İsmail Müftüoğlu "Lanetliyoruz..." başlıklı bir yazı kaleme aldı.
Gayrı Müslim ülkelerin liderleri, her vesile ile İsrail’i suçlarken, Müslüman (!) ülkelerin liderleri (!) ise suskunluğunu devam ettirmektedirler. Detaylandıracak olursak:
1- Kolombiya Devlet Başkanı Gustavo Petro’dan: “ABD her türlü barış fikrini engelliyor, eğer soykırımı durdurmak istiyorsak, uluslar arası bir barış gücü oluşturup, Filistin’e girmemiz gerekiyor, biz buna hazırız” diyerek, dünyaya çağrı yapıldığını, medyadan öğrenmiş durumdayız.
2- Malezya Başbakanı Enver İbrahim, Gazze ablukasını kırmak için Küresel Sumud Filosu’na katılan Malezyalılara: “Mücadele ruhunuzu selamlıyoruz ve sizi asla yalnız bırakmayacağız” diyerek, dünyaya mesaj gönderiyor.
3- İtalyan Başbakanı Giorgia Meloni, Gazze ablukasını kırmak için yola çıkan Küresel Sumud Filosu’na katılan İtalyanların güvenliği için tüm önlemlerin alınacağını açıkladı.
Meloni’nin, bu girişimin sembolik ya da siyasi bir amaç taşıyabileceğini de kabul ettiğini dile getirerek, “İtalyan hükümeti, şimdiye kadar daima garanti altına aldığı gibi, yurt dışındaki vatandaşlarımızın böyle durumlarda korunması ve güvenliğinin sağlanması için tüm önlemleri almayı temin eder” beyanında bulunması, dikkat çekmektedir.
Bunlara karşın İslam ülkelerinden İsrail’i kınayan, İsrail ile her türlü münasebetlerini kesen hiçbir ülke (Malezya hariç) yoktur.
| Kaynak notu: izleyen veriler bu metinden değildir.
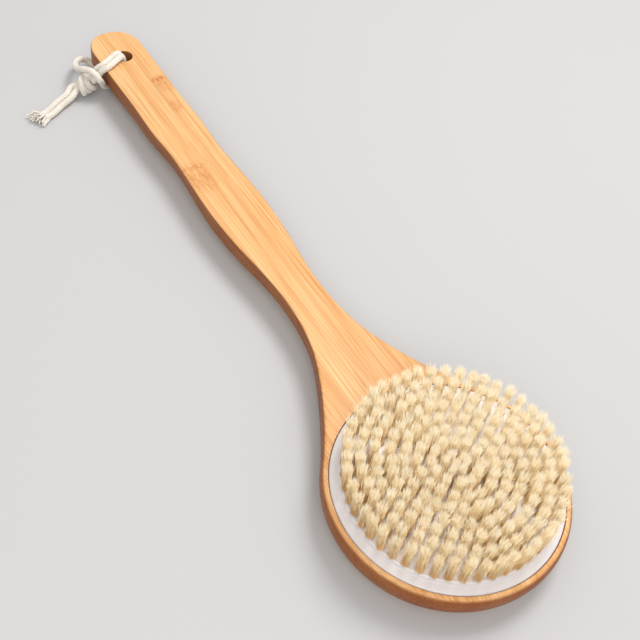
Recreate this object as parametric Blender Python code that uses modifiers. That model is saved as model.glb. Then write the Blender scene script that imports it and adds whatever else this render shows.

Zira bu ülkelerin, bir nevi, tanrısı ABD’dir. Hâşâ peygamberleri de İsrail’dir. Bunlara karşı çıkma cesaretini gösterememektedir.
Ancak geçmişte bunlara meydan okuyan, bunları dize getiren Suudi Arabistan Kralı Faysal oldu. Nitekim:
“1973’te İsrail Kudüs’ü işgal etmeye başlayınca, Kral Faysal İsrail’e destek veren Amerika başta olmak üzere tüm batılı devletlere petrol ambargosu uygulama kararı aldı.
Bu durum, ABD ve batıyı zor durumda bıraktı. İsrail’e de tehditler savurdu. İsrail yönetimi öfkelendi. Zor durumda kalan ABD, Dışişleri Bakanı Henry Kissinger’i Kral Faysal’a gönderdi.
Kissinger, Kral Faysal’ı ambargo kararından vazgeçirmek için her yolu denedi. Fakat Kral Faysal, Kissinger’in yüzüne bile bakmadı.” İşte hakiki imanı elde eden adam, kâinata meydan okuyabiliyor.
Buna rağmen, bugün, Kral Faysal gibi, tiranlara meydan okuyabilecek bir dünya lideri var mıdır? Tam aksi, milletin dolarlarını, yani dört trilyon doları, ABD Başkanı Trump’a haraç olarak veren İslam ülkesi ve lideri vardır.
Bazıları da Büyük Ortadoğu Projesi Eş Başkanı olduğu ve himayesine sığındığı için, ABD’nin dış politikasına ters bir açıklamada dahi bulunamıyor. Ama TV ekranlarından haykırıp, duruyor. Ancak İsrail ve ABD’yi üzecek hiçbir icraata giriştiğini de göremiyoruz.
Bundan istifade eden İsrail de Ortadoğu’da terör estiriyor. Müslüman ülkeleri tarumar etmekten asla vazgeçmiyor. Gazze ve Filistin’de soykırımı ve terörü ziyadeleştiriyor. Zira ona dur diyebilecek olanlar da maalesef susmaya devam ediyor.
Ama yukarıda isimleri belirtilmiş olan Hıristiyan devlet adamlarının net çıkışlarını görüyoruz. Müslüman ülkelerin liderlerini de doğrusu ayıplıyoruz, hatta bir ikisi hariç, lanetliyoruz.
Rahman ve Rahim,
Kadir ve Muktedir,
Gaffar ve Settar olan Allah’a emanet olunuz.